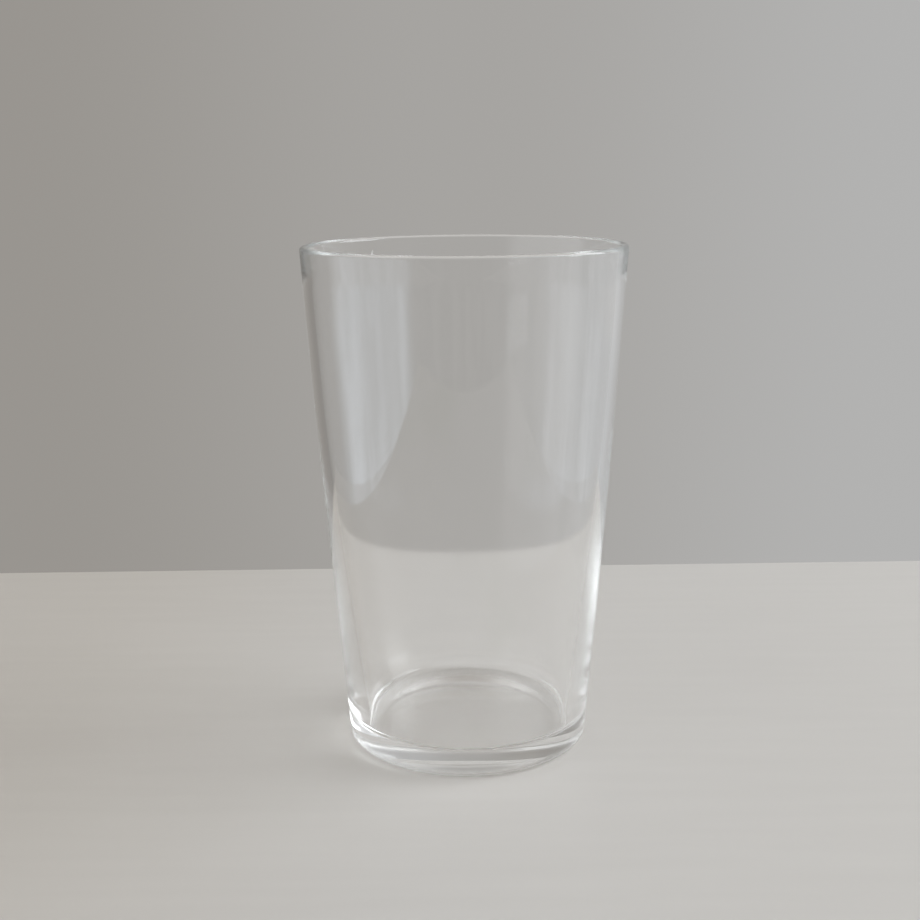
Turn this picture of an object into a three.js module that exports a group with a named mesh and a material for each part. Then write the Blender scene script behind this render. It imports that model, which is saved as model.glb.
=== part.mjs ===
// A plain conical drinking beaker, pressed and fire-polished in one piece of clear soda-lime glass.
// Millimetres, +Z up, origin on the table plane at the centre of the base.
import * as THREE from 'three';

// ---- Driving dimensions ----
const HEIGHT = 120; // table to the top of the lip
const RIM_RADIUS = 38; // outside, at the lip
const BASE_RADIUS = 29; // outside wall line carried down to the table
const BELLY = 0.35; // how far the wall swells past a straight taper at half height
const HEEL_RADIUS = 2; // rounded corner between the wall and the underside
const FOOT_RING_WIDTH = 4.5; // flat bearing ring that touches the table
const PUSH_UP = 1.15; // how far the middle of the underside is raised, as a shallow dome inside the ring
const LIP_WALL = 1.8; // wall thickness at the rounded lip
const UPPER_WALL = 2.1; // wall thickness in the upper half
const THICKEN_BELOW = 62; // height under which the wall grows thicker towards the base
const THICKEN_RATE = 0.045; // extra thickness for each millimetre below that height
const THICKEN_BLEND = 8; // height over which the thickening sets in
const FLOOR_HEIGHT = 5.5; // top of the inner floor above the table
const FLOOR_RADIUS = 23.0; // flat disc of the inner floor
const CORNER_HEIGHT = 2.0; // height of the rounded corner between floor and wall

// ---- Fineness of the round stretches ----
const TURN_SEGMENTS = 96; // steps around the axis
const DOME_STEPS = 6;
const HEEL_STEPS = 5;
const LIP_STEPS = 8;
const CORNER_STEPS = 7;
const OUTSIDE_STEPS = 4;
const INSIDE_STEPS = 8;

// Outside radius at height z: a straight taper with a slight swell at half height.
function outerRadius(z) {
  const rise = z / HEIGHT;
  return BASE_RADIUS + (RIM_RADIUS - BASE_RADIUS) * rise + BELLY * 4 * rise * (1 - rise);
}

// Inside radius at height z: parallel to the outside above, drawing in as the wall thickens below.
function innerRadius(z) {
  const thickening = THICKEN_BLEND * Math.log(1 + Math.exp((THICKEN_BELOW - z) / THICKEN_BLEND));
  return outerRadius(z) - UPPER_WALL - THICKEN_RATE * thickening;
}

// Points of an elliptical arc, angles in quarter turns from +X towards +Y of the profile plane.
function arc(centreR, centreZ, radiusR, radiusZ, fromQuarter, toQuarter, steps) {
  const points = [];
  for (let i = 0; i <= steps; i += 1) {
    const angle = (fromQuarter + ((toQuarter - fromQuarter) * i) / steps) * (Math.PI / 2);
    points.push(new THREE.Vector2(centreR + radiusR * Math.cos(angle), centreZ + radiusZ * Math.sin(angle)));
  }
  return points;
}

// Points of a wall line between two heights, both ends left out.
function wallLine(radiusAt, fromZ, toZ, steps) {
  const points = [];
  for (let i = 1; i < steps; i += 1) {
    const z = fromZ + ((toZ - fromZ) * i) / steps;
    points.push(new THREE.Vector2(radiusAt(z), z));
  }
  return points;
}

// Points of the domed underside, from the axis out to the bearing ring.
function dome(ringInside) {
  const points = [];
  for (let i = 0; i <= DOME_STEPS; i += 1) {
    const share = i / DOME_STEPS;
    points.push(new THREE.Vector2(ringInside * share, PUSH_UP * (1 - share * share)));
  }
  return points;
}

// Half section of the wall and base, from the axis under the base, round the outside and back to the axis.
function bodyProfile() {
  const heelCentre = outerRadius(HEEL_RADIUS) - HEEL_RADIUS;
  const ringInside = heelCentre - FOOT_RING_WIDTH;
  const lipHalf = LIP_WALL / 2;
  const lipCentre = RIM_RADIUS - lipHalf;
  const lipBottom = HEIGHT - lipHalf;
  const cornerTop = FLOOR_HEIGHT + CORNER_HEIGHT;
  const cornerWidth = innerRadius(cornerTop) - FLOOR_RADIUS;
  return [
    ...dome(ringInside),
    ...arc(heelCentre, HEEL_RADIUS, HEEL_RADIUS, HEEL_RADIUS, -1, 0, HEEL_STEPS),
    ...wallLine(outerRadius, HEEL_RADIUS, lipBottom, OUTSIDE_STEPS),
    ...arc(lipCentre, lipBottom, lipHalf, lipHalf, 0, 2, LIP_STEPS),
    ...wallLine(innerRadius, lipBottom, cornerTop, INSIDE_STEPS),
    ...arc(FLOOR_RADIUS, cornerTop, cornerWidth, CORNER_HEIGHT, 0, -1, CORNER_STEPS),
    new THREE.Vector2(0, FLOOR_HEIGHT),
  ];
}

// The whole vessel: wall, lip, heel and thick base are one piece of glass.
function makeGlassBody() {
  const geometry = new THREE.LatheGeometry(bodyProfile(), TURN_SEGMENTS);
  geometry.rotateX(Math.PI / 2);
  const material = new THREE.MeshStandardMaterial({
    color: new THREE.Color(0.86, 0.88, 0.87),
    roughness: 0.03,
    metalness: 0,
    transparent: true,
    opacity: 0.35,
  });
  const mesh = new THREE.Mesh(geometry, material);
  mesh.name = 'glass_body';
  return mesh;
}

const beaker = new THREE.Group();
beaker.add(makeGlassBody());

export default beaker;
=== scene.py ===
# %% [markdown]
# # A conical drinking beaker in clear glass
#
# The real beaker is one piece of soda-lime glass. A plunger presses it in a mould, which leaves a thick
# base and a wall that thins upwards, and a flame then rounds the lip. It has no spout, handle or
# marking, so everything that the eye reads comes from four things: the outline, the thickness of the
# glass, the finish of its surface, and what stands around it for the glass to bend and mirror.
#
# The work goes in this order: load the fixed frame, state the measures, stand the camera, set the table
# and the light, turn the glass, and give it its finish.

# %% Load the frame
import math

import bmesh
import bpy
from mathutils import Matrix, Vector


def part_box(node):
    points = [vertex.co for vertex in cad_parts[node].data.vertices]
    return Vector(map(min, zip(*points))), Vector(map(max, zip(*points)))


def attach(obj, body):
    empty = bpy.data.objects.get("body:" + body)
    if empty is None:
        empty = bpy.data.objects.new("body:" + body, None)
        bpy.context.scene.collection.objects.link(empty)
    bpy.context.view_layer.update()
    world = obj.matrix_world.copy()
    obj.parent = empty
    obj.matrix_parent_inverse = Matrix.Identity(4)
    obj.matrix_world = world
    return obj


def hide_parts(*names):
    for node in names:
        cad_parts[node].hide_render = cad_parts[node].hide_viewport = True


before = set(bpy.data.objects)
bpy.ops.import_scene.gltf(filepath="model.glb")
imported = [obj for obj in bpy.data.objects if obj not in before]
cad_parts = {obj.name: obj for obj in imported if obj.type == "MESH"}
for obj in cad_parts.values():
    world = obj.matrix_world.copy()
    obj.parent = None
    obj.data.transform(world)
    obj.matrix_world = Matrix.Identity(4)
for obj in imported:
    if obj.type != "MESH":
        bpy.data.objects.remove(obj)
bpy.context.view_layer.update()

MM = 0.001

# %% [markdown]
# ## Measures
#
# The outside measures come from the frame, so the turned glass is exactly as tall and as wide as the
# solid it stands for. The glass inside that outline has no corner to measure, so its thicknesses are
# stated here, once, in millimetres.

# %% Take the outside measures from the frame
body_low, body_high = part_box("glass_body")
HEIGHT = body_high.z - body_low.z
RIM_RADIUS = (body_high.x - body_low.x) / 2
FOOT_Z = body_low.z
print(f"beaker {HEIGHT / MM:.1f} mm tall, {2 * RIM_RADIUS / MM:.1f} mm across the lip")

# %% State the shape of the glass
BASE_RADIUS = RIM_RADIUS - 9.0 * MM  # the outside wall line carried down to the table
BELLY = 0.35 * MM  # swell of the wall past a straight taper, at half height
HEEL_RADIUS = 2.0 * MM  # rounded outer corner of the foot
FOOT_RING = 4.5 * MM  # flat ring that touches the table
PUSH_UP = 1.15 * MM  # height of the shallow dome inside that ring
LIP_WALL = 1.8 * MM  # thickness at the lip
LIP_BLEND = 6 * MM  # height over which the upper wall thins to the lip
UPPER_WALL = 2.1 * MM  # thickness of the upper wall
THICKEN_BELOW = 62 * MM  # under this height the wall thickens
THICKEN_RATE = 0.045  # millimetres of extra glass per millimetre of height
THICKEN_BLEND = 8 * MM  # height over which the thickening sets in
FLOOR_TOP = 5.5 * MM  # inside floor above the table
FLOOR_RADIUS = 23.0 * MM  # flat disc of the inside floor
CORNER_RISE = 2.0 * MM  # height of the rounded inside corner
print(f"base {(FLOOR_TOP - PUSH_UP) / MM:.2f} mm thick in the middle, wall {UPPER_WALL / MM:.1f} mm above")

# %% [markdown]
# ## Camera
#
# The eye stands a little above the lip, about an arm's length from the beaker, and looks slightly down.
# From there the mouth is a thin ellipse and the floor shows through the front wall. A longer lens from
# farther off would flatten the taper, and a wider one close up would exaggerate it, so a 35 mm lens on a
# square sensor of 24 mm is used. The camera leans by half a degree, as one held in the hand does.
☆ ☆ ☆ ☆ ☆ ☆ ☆
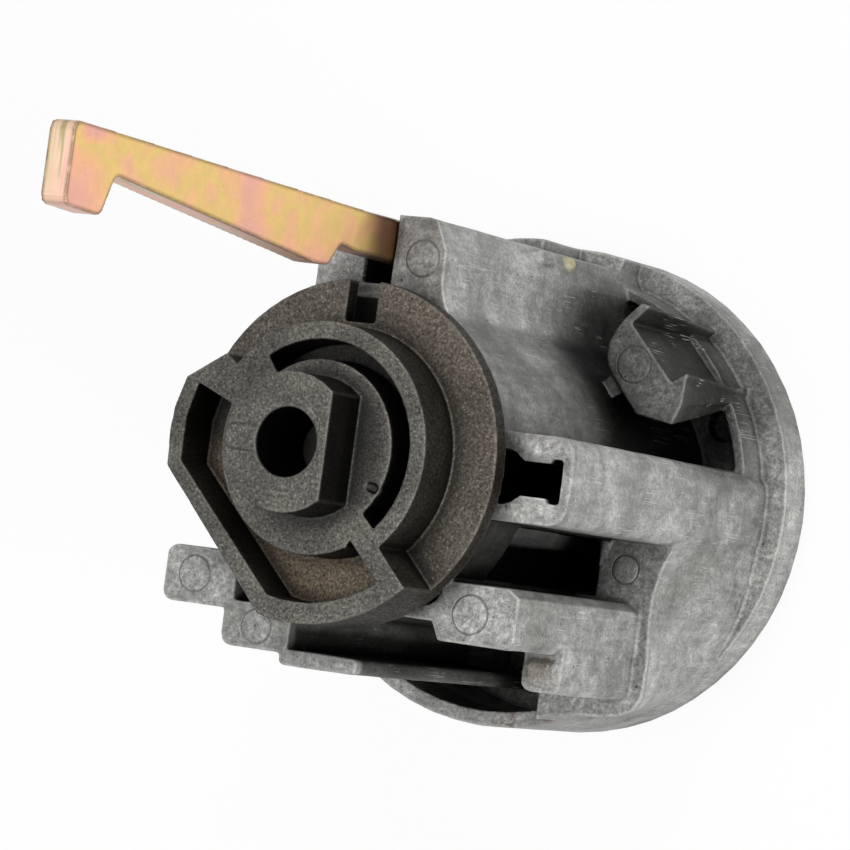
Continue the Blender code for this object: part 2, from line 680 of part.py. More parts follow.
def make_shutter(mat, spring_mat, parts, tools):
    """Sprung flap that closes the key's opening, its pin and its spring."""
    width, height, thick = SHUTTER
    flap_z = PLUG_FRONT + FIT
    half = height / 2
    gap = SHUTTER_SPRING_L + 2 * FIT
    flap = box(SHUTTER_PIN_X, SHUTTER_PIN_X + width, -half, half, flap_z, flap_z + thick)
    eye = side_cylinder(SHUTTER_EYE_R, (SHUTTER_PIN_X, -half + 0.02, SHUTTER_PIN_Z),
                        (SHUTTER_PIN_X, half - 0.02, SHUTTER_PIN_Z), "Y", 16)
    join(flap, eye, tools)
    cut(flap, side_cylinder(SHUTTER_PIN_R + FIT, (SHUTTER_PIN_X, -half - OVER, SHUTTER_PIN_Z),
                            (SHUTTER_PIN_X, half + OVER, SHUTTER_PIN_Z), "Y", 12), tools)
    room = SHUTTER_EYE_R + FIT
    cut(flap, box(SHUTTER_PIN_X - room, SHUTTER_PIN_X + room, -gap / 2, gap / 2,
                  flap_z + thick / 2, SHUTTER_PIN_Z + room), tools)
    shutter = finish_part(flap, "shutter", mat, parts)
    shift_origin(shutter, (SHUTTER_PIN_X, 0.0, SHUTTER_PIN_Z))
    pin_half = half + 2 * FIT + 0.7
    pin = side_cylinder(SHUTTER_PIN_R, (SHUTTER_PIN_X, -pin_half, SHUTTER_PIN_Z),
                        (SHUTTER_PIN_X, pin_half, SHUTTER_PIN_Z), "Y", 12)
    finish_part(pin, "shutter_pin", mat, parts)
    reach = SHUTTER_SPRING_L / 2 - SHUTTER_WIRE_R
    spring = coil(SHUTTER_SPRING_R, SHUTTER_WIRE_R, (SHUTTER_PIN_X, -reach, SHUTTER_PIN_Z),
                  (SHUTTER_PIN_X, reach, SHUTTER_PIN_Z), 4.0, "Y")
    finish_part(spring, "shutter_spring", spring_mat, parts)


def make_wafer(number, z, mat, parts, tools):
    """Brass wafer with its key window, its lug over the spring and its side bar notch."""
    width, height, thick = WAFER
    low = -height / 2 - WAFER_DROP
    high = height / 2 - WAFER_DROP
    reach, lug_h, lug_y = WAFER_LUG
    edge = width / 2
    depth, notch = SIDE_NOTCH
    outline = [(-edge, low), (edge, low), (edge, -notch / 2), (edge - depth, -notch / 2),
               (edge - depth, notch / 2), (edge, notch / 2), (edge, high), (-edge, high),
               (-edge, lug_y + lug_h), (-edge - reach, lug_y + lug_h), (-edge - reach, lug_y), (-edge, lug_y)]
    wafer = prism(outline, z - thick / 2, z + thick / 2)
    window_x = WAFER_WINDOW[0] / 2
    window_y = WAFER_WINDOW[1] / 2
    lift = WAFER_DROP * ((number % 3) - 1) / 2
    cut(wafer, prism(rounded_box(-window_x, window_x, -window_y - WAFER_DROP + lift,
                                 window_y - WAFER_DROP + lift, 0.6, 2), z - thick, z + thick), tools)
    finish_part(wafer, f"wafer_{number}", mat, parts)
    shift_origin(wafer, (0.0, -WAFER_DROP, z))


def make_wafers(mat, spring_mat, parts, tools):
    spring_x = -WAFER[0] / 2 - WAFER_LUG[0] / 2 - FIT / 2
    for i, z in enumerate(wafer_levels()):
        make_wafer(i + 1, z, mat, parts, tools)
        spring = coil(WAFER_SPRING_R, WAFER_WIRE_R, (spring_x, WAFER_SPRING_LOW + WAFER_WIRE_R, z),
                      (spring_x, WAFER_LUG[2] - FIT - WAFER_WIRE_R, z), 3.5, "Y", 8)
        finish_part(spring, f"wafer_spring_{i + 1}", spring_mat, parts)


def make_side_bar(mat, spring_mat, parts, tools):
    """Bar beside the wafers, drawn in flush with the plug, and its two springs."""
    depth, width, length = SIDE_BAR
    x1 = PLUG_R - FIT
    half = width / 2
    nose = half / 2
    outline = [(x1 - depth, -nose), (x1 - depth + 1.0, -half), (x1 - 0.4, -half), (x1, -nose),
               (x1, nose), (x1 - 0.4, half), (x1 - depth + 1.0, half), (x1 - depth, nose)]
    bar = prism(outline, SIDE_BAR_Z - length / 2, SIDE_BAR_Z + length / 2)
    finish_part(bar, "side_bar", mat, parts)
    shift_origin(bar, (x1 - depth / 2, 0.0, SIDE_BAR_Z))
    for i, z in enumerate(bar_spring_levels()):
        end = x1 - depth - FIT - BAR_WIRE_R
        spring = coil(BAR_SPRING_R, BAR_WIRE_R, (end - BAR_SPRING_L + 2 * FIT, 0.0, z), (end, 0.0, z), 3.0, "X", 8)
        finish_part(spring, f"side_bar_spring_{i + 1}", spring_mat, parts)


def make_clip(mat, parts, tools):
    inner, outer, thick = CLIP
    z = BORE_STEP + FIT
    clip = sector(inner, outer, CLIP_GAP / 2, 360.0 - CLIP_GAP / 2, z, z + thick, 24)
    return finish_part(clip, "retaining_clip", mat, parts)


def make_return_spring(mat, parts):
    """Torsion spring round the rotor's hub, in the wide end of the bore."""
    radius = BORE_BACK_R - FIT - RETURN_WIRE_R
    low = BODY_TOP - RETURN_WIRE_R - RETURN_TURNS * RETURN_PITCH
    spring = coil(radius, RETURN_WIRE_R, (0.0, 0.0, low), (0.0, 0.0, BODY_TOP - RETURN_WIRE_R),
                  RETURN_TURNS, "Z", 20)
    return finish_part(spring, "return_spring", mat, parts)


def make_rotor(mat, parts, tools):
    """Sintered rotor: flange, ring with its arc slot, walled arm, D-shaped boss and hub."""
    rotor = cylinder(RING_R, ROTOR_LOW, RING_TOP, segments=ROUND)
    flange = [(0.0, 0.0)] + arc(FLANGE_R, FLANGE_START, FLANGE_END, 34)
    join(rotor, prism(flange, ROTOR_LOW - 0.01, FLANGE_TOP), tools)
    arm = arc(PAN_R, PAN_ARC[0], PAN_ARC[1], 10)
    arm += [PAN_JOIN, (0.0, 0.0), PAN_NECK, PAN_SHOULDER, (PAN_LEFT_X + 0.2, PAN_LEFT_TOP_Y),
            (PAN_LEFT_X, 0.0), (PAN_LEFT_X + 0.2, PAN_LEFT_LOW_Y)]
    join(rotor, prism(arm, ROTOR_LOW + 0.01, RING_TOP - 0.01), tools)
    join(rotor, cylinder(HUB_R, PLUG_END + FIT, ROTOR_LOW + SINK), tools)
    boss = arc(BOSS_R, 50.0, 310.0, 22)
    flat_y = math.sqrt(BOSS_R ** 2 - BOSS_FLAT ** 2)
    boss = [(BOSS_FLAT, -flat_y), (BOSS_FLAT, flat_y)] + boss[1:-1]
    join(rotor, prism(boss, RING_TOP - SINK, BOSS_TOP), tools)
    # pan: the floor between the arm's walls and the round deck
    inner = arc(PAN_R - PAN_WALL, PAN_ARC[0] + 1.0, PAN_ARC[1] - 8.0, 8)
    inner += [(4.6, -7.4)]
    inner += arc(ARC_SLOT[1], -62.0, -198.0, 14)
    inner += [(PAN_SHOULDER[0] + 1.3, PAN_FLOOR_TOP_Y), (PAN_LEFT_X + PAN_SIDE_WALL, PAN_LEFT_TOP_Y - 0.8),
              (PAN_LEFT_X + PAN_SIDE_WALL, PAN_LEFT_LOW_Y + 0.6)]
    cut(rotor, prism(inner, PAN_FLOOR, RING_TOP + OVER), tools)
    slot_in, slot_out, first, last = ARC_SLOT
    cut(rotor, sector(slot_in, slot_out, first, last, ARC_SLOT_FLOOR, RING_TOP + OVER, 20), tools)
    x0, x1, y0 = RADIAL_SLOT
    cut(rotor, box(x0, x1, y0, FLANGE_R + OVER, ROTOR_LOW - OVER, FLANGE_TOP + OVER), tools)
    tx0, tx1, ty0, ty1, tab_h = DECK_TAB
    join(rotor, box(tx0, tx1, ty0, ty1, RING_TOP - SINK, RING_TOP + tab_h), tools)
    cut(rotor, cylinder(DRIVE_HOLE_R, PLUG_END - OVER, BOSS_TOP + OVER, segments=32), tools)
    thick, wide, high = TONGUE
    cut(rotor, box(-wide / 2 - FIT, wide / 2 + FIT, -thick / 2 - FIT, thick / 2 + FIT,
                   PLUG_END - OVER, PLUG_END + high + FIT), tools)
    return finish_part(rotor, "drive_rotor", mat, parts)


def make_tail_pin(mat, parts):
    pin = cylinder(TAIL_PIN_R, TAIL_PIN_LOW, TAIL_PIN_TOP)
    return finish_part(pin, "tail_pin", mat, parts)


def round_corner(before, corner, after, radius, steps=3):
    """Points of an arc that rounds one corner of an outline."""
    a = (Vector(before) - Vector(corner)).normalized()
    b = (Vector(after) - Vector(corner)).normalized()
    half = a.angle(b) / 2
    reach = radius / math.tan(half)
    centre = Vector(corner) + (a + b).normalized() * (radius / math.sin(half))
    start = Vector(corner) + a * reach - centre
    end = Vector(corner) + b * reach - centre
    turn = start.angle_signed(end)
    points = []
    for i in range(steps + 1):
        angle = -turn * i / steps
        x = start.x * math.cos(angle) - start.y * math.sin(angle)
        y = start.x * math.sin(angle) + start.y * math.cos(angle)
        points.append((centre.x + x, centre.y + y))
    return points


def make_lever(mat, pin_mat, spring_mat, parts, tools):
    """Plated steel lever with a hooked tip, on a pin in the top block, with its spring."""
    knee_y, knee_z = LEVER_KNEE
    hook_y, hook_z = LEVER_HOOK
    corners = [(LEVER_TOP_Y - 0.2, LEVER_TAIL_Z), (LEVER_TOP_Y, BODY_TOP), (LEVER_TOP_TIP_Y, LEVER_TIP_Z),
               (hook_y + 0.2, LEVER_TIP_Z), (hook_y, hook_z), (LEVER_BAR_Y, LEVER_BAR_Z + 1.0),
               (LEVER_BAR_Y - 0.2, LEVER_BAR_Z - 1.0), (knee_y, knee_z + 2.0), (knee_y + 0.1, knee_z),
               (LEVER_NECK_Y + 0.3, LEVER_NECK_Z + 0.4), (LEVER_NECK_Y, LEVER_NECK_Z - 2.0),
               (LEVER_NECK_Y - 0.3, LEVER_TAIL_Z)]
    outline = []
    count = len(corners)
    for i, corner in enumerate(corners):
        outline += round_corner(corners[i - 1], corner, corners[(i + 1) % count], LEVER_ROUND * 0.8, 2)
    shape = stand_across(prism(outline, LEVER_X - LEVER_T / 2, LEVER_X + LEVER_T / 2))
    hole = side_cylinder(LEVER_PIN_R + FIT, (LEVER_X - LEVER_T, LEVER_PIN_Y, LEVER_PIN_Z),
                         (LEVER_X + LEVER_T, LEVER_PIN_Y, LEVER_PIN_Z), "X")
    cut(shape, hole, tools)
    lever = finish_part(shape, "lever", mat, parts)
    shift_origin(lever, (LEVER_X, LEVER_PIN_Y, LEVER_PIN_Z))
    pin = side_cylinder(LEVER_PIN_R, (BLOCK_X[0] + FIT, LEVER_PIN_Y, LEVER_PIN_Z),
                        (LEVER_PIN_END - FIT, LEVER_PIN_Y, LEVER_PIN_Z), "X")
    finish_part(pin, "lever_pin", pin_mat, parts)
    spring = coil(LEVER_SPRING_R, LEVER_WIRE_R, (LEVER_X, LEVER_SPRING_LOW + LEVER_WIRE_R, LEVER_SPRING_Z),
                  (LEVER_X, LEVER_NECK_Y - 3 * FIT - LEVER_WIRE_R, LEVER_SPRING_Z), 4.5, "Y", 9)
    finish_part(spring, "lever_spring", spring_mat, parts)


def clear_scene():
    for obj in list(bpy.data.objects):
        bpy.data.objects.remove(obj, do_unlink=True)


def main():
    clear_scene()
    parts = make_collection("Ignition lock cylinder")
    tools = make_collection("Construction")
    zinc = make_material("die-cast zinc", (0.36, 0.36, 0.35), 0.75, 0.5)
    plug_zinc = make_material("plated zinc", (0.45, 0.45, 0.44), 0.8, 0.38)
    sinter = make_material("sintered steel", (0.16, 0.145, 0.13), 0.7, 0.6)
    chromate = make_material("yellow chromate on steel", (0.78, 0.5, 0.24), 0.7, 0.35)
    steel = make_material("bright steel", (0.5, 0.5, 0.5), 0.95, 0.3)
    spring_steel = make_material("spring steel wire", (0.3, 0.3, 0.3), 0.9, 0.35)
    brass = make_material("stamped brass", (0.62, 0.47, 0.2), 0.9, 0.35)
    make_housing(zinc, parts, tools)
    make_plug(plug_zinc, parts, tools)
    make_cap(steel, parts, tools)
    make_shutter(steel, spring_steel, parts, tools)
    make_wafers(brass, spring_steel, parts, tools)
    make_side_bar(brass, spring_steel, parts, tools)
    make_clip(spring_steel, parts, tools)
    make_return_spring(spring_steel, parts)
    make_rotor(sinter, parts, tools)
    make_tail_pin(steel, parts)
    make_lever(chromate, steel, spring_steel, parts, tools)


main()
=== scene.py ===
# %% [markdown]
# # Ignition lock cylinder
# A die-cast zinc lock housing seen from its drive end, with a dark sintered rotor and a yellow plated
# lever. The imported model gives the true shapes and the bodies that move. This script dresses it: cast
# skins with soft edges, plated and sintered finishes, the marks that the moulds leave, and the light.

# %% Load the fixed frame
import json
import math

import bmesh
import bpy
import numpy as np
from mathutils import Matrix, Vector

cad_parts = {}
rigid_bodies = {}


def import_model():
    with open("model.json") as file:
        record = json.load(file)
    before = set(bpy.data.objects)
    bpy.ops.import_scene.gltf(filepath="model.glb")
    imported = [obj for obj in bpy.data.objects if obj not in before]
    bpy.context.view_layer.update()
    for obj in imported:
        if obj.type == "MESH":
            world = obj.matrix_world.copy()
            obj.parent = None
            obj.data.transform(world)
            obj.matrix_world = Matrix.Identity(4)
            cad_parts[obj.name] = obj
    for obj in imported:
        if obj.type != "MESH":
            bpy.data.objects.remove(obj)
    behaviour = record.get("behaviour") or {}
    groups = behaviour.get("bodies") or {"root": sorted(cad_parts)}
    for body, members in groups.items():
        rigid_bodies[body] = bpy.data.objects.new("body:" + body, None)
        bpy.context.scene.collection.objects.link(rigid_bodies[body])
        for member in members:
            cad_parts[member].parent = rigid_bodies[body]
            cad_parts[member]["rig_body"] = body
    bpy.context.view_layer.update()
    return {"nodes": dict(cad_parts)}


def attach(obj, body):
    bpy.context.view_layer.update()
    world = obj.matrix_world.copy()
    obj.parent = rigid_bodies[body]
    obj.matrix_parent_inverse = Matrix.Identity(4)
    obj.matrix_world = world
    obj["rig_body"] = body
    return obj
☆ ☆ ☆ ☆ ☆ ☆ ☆
◆ Do this:
Copy exactly the lines from the line with "Turn this picture" up to and including the line with "import * as THREE from 'three';", and no other lines.

◆ Task output:
Turn this picture of an object into a three.js module that exports a group with a named mesh and a material for each part. Then write the Blender scene script behind this render. It imports that model, which is saved as model.glb.
=== part.mjs ===
// A plain conical drinking beaker, pressed and fire-polished in one piece of clear soda-lime glass.
// Millimetres, +Z up, origin on the table plane at the centre of the base.
import * as THREE from 'three';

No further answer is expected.